#### DIRECTIONS FOR THIS TASK
In the material below, find all lines with the string "scene" and copy them.
** Begin DATASET SECTION **
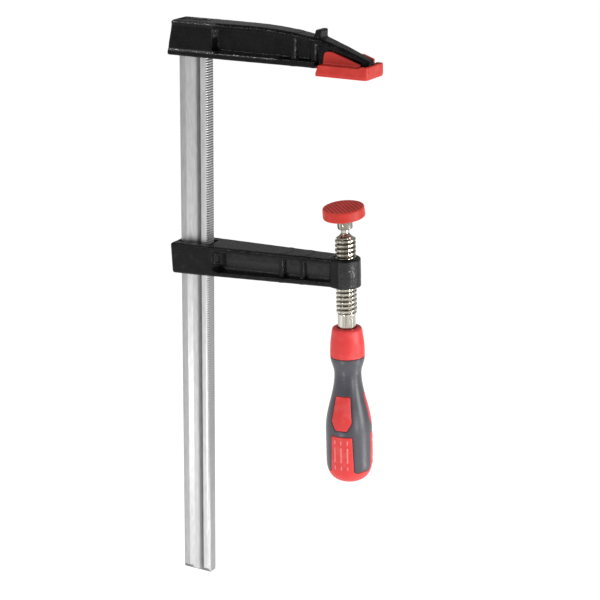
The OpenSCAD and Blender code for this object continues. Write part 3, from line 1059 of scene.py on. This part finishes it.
def build_pieces():
    casting, steel, nickel = black_casting(), rail_steel(), bright_steel()
    # The light colour is painted light on the pad's face, and the dark colour painted shade in its
    # grooves
    cap_red = red_plastic(
        "cap_plastic", (0.14, 0.008, 0.006), (0.51, 0.025, 0.016), (0.85, 0.09, 0.075), 0.45
    )
    # The light colour is the painted highlight on the raised marks
    handle_red = red_plastic(
        "handle_plastic", (0.24, 0.012, 0.012), (0.66, 0.042, 0.040), (0.78, 0.2, 0.2), 0.45
    )
    settle_piece(
        solid(
            "jaw_casting", jaw_field, (-18, -11, -1), (130, 11, 25), 0.4, RAIL_FRAME, jaw_shade
        ),
        casting, "frame", "black_casting", "fixed_jaw",
    )
    settle_piece(
        solid("jaw_cap", cap_field, (94, -13, -4.5), (132, 13, 12), 0.3, RAIL_FRAME),
        cap_red, "frame", "cap_plastic", "fixed_jaw_cap",
    )
    settle_piece(
        solid(
            "arm_casting", arm_field, (-15, -14, -12), (125, 14, 12), 0.45, ARM_FRAME, arm_shade
        ),
        casting, "arm", "black_casting", "sliding_arm",
    )
    rows, shade = rail_rows()
    settle_piece(
        sweep("rail_bar", rows, RAIL_FRAME, shade), steel, "frame", "rail_steel", "rail"
    )
    rows, shade = spindle_rows()
    settle_piece(
        sweep("spindle_screw", rows, SPINDLE_FRAME, shade),
        nickel, "screw", "bright_steel", "spindle",
    )
    settle_piece(
        turned("plate_disc", PLATE_SIDE, PAD_FRAME),
        nickel, "pad", "bright_steel", "pressure_plate",
    )
    settle_piece(
        solid(
            "pad_cap", pad_field, (-14.5, -14.5, 5), (14.5, 14.5, 13), 0.25, PAD_FRAME,
            pad_shade,
        ),
        cap_red, "pad", "cap_plastic", "pressure_plate_cap",
    )
    settle_piece(
        solid(
            "handle_red", core_field, (-16, -16, -110), (16, 16, 0.5), 0.33, HANDLE_FRAME,
            core_shade,
        ),
        handle_red, "screw", "handle_plastic", "handle_core",
    )
    settle_piece(
        solid("handle_grey", grip_field, (-16, -16, -110), (16, 16, -19), 0.42, HANDLE_FRAME),
        grip_rubber(), "screw", "grip_rubber", "handle_grip",
    )
    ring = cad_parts["ball_snap_ring"]
    put_on(ring, spring_steel())


# ---- studio ----

CAMERA_AZIMUTH = 27.26
CAMERA_ELEVATION = 17.65
CAMERA_ROLL = 0.643
CAMERA_DISTANCE = 1.136
CAMERA_LENS = 101.1
CAMERA_TARGET = Vector((-0.0332, 0, -0.1551))
# The floor lies below the handle when the arm is at the rail's lower end
FLOOR_DROP = 0.15
FLOOR_GLOW = 0.72
SKY_GLOW = 0.34
FLOOR_SIZE = 60


def towards(azimuth, elevation):
    """Unit vector from the part to a place seen at these angles."""
    a, e = math.radians(azimuth), math.radians(elevation)
    return Vector(
        (math.sin(a) * math.cos(e), -math.cos(a) * math.cos(e), math.sin(e))
    )


def make_camera():
    back = towards(CAMERA_AZIMUTH, CAMERA_ELEVATION)
    a, roll = math.radians(CAMERA_AZIMUTH), math.radians(CAMERA_ROLL)
    right = Vector((math.cos(a), math.sin(a), 0))
    up = back.cross(right)
    right, up = (
        math.cos(roll) * right + math.sin(roll) * up,
        math.cos(roll) * up - math.sin(roll) * right,
    )
    camera = bpy.data.objects.new("camera", bpy.data.cameras.new("camera"))
    camera.data.lens = CAMERA_LENS
    camera.data.clip_start, camera.data.clip_end = 0.01, 100
    camera.matrix_world = Matrix.Translation(
        CAMERA_TARGET + back * CAMERA_DISTANCE
    ) @ Matrix((right, up, back)).transposed().to_4x4()
    bpy.context.scene.collection.objects.link(camera)
    bpy.context.scene.camera = camera


def plain(name, colour, roughness):
    material, nodes, _ = new_material(name)
    shader = nodes["Principled BSDF"]
    shader.inputs["Base Color"].default_value = (*grey(colour), 1)
    shader.inputs["Roughness"].default_value = roughness
    shader.inputs["Specular IOR Level"].default_value = 0
    return material


def panel(name, place, facing, size, material):
    """Square stage panel that faces a point."""
    bpy.ops.mesh.primitive_plane_add(size=1)
    obj = bpy.context.object
    obj.name = name
    obj.scale = (size, size, 1)
    obj.location = place
    obj.rotation_mode = "QUATERNION"
    obj.rotation_quaternion = (Vector(facing) - Vector(place)).to_track_quat("Z", "Y")
    put_on(obj, material)
    return obj


def area_light(name, azimuth, elevation, distance, wide, high, power):
    """Rectangular light that faces the camera's target."""
    light = bpy.data.lights.new(name, "AREA")
    light.shape = "RECTANGLE"
    light.size, light.size_y, light.energy = wide, high, power
    obj = bpy.data.objects.new(name, light)
    way = towards(azimuth, elevation)
    obj.location = CAMERA_TARGET + way * distance
    obj.rotation_mode = "QUATERNION"
    obj.rotation_quaternion = way.to_track_quat("Z", "Y")
    bpy.context.scene.collection.objects.link(obj)


def make_studio():
    low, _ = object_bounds()
    floor = plain("floor_white", 0.85, 0.9)
    shader = floor.node_tree.nodes["Principled BSDF"]
    shader.inputs["Emission Color"].default_value = (1, 1, 1, 1)
    shader.inputs["Emission Strength"].default_value = FLOOR_GLOW
    panel("floor", (0, 0, low.z - FLOOR_DROP), (0, 0, 1), FLOOR_SIZE, floor)
    area_light("key", -28, 35, 1.5, 0.06, 0.15, 6)
    area_light("low_side", 66, -8, 0.9, 0.05, 0.07, 1.4)
    area_light("side", 96, 1, 0.9, 0.07, 0.42, 4)
    area_light("front_glow", -3, -34, 0.38, 0.03, 0.02, 0.15)
    area_light("side_glow", 105, -34, 0.38, 0.03, 0.02, 0.15)
    world = bpy.data.worlds.new("studio")
    world.use_nodes = True
    background = world.node_tree.nodes["Background"]
    background.inputs["Color"].default_value = (1, 1, 1, 1)
    background.inputs["Strength"].default_value = SKY_GLOW
    bpy.context.scene.world = world
    bpy.context.scene.view_settings.view_transform = "Standard"


build_pieces()
make_camera()
make_studio()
** End DATASET SECTION **
#### WRITTEN SOLUTION
The OpenSCAD and Blender code for this object continues. Write part 3, from line 1059 of scene.py on. This part finishes it.
    bpy.context.scene.collection.objects.link(camera)
    bpy.context.scene.camera = camera
    bpy.context.scene.collection.objects.link(obj)
    bpy.context.scene.world = world
    bpy.context.scene.view_settings.view_transform = "Standard"